After months of standing firm (and almost alone) against international intervention in Syria, by the end of August, Russian President Vladimir Putin seemed resigned to the prospect of a U.S. strike against Bashar al-Assad’s regime. To be sure, he was not happy about it, but the use of chemical weapons against civilians in a Damascus suburb appeared to have brought the current phase of the Syrian crisis to its inevitable climax. In the face of repeated U.S. and international warnings that a chemical attack was the red line for retribution, coalition strikes on Syria seemed mere days away.
Yet events after the attack unexpectedly worked in Putin’s favor. First came the British parliamentary vote blocking Prime Minister David Cameron’s initiative to join any U.S. military assault. Then came U.S. President Barack Obama’s decision to put the issue to a vote before a reluctant Congress. The French government announced that -- unlike in Mali -- it would not go it alone in Syria. And United Nations Secretary-General Ban Ki-moon stated that the chemical weapons inspection team he had dispatched to Syria would need time to complete its work before determining whether there was sufficient evidence for the UN to approve the use of force.
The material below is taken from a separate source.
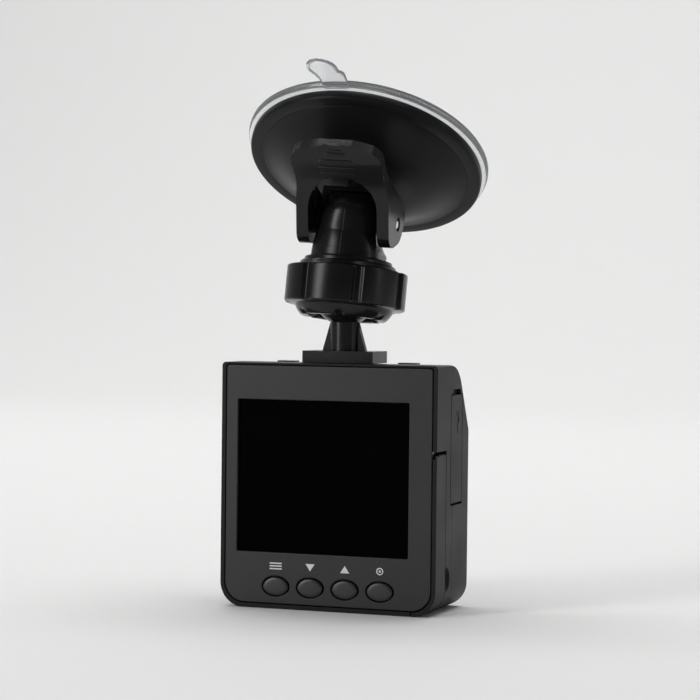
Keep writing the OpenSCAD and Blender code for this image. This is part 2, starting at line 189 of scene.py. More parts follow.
MM = 0.001
view_turn = radians(20.34)
view_rise = radians(1.23)
view_roll = radians(0.63)
view_distance = 597.7 * MM
view_target = Vector((5.9, -13.2, 67.9)) * MM

camera_data = bpy.data.cameras.new("camera")
camera_data.lens = 119.45
camera_data.sensor_width = 36
camera_data.clip_start = 0.01
camera_data.clip_end = 20
camera = link(bpy.data.objects.new("camera", camera_data))
back = Vector((sin(view_turn) * cos(view_rise), -cos(view_turn) * cos(view_rise), sin(view_rise)))
level = Vector((cos(view_turn), sin(view_turn), 0))
upright = back.cross(level)
across = level * cos(view_roll) + upright * sin(view_roll)
upward = upright * cos(view_roll) - level * sin(view_roll)
eye = view_target + back * view_distance
camera.matrix_world = Matrix((
    (across.x, upward.x, back.x, eye.x),
    (across.y, upward.y, back.y, eye.y),
    (across.z, upward.z, back.z, eye.z),
    (0, 0, 0, 1)))
bpy.context.scene.camera = camera


# ---------------------------------------------------------------- case
# Front and rear halves of the case, injection moulded in black ABS with a
# fine spark-eroded grain, screwed together from behind.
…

Now, as Putin hosts the G-20 summit in St. Petersburg, he sees a new opportunity for Russia. Given all parties’ clear reluctance to take assertive action, Putin believes that an attack can be averted, or, at the very least, limited to a unilateral American action. Beyond some French support, and some sideline cheering by the Turks and the Arab League, Obama -- not Putin -- will be out on his own. And Russia will find itself no longer isolated on Syria.
Over the past week, Putin has used a series of carefully staged public appearances and interviews to stoke skepticism about the use of force. He has pushed the idea that the Syrian rebels launched the chemical attack themselves to draw in the United States and regain ground in a civil war that they have been losing. He has engaged in cleverly orchestrated pieces of political theater, including encouraging Russian Duma deputies to reach out to members of the U.S. Congress before they vote. Putin has been judicious in calling for a review of the facts, and pointing to the importance of not doing anything rash. He has also left open the possibility that Russia could play a role in UN action against the Syrian regime -- if the secretary-general obtains irrefutable proof that Assad ordered the use of chemical weapons against his own civilians. Putin has stressed the need for high evidentiary standards to avoid repeating past mistakes, such as sanctioning U.S. intervention in Iraq on the basis of faulty intelligence on WMD.
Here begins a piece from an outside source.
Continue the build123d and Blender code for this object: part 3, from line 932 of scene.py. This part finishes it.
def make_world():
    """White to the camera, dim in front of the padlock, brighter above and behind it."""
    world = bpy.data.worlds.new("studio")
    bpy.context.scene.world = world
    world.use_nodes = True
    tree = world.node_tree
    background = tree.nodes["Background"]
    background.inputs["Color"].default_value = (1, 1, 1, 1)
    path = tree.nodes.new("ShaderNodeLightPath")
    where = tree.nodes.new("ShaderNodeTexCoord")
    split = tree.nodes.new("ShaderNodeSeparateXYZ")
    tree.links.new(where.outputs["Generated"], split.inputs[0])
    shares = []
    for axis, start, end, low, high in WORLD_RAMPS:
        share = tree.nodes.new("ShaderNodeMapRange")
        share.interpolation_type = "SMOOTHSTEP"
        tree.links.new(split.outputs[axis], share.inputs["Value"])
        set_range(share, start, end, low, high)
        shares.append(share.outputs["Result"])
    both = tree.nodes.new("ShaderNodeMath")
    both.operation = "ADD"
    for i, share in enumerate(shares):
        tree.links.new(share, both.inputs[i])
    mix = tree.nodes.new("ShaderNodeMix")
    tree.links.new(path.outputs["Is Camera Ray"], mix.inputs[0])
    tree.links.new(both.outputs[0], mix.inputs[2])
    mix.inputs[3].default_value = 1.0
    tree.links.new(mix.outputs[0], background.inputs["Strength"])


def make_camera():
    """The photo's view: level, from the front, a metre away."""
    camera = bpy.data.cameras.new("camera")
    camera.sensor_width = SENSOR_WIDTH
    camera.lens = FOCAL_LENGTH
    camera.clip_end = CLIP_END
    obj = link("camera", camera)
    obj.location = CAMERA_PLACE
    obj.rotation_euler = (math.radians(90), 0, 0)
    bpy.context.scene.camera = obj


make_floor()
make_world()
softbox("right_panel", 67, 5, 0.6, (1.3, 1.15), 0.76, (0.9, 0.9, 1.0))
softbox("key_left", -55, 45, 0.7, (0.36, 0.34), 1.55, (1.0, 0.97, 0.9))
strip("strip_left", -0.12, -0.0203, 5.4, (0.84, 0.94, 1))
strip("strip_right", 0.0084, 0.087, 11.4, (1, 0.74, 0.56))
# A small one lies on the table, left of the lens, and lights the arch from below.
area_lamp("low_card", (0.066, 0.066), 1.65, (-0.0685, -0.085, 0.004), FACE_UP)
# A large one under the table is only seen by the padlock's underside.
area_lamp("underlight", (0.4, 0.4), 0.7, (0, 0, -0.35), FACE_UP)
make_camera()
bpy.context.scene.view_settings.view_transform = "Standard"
(Pawel Kopczynski / Courtesy Reuters)
Whether these moves are sincere or not (most likely, not), they resonate with audiences in Russia, and with some outside Russia who have opposed past U.S. military actions. Putin has picked up on all the prevailing arguments against intervention and, by repeating them, staked out a position for himself as a defender of international law and principles. He has presented himself as a savvy leader who recognizes a provocation when he sees one and refuses to rise to the bait. He is poised to declare a moral victory for Russia and to take the credit if Obama backs away from intervention.
In his statements about Obama, moreover, Putin has not insulted the president personally, nor questioned his integrity directly. His jabs at the U.S. position have been deft. Even if one does not trust his motives, it is clear that Putin has at least put Obama in the awkward position of having to justify why he drew red lines on Syrian use of chemical weapons and why he cannot wait for the UN decision -- and all that while Obama is in Russia, in front of a generally skeptical G-20 audience.
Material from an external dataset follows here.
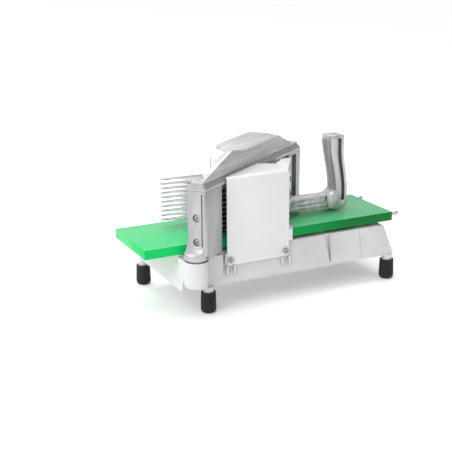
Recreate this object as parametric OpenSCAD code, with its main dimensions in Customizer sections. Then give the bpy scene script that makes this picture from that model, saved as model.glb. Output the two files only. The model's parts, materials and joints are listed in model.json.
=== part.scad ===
// Manual tomato slicer: a pusher slides along a cutting board and drives the food
// through a diagonal stack of horizontal blades.
// +X runs from the outfeed end to the handle end, +Y to the rear, +Z up.
// The origin is on the table, at the centre of the footprint.

/* [Cutting board] */
// Length of the cutting board
board_l = 386; // [370:1:400]
// Width of the cutting board
board_w = 108; // [104:0.5:110]
// Thickness of the cutting board
board_t = 12.7; // [10:0.1:14]
// Place of the board's middle along the machine
board_x = -10; // [-14:0.5:-6]
// Height of the top of the board
board_top = 95; // [94:0.5:98]

/* [Base casting] */
// Place of the outfeed end at the bottom of the base
base_left = -158.4; // [-164:0.2:-152]
// Place of the handle end at the bottom of the base
base_right = 177; // [174:0.5:182]
// Width of the base at the bottom
base_w = 138; // [134:1:142]
// Height of the deck
deck_z = 78; // [76:0.5:80]
// Height of the bottom edge of the aprons
apron_z = 36; // [32:0.5:40]
// How far an apron leans out from top to bottom
flare = 11; // [8:0.5:12]
// Wall thickness of the casting
wall = 4.5; // [3.5:0.1:5]
// Radius of the round pedestal under each post
pedestal_r = 16; // [15.5:0.1:18]

/* [Feet] */
// Radius of a rubber foot at its widest
foot_r = 10.6; // [9.5:0.1:11]
// Height of a rubber foot
foot_h = 29; // [27:0.5:31]

/* [Blade frame] */
// Angle of the blade frame to the direction of travel
frame_angle = 34.4; // [33:0.1:36]
// Place of the frame's middle along the machine
frame_x = -24.6; // [-26:0.1:-23]
// Half of the frame's length
frame_half = 141; // [138:0.5:144]
// Width of a post along the frame
post_w = 41; // [38:0.5:42]
// Depth of a post
post_d = 28.8; // [27:0.1:30]
// Height of the top of the posts
post_top = 172.5; // [171:0.1:173]
// Distance of a post's foot from the frame's middle
post_foot = 135.3; // [134:0.1:136]

/* [Blades and fingers] */
// Slice thickness, from one blade to the next
slice = 6.35; // [6.3:0.01:6.4]
// Blade thickness
blade_t = 0.6; // [0.4:0.1:0.8]
// Blade width
blade_w = 13; // [11:0.5:14]
// Thickness of a pusher finger
finger_t = 1.5; // [1.2:0.1:1.8]
// Radius of the hollow that cradles the food
cup_r = 50; // [46:0.5:52]

/* [Guards and hood] */
// Width of a guard
guard_w = 93.4; // [90:0.2:96]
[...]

Putin is particularly skilled at keeping his opponents off balance. And there is no question that Obama is Putin’s opponent on the issue of Syria. All along, Putin’s goal has been to stop the United States from attacking the Syrian regime -- not to protect Assad but to protect Russia. Putin wants a strong leader in Syria who can keep things under control. He wants to make sure that terrorist groups with ties to extremists in Russia’s troubled North Caucasus region do not turn from operations in Syria to strikes against Russian targets. Putin also has some experience to draw on to achieve his goals.
He counts on being underestimated and discounted -- dismissed as the slouchy “bored kid at the back of the classroom” (as Obama described him in a news conference on August 9). This is an image Putin has cultivated for a very long time. As a bored kid in Leningrad in the 1960s and 1970s, Putin skulked at the back of classrooms but was energized in his free time by his pursuit of judo. He became extremely accomplished in the sport -- competing with distinction at the regional and national levels. Putin frequently underscores how much he benefitted from the qualities of judo. Naturally hotheaded and scrappy, the young Putin learned discipline through studying judo; it taught him self-restraint. His training focused on how to leverage his opponents’ strengths against them, and how to wait for the right moment to capitalize on their missteps. The real skill in judo is keeping the opponent perpetually off balance, not roughly pushing him down to the mat. Finesse, not force, earns points with the judges. This ability was a valuable asset once Putin joined the KGB and needed to, literally, stand and watch quietly in the shadows, waiting for someone to screw up.
Putin knows what he is doing. He stands back while others blunder in and act in the heat of the moment. He needles and riles his opponents so they trip themselves up and do his work for him. Putin intends to win this particular round of his sparring match over Syria on points. A decision against using force in Syria, an embarrassed Obama, the prospect of a unilateral U.S. intervention launched without even the imprimatur of the U.S. Congress -- all that can be spun as a Russian victory if Putin keeps his cool. Against the backdrop of the G-20 summit, the international community will be the judge of whether Putin or Obama has made the most skillful moves.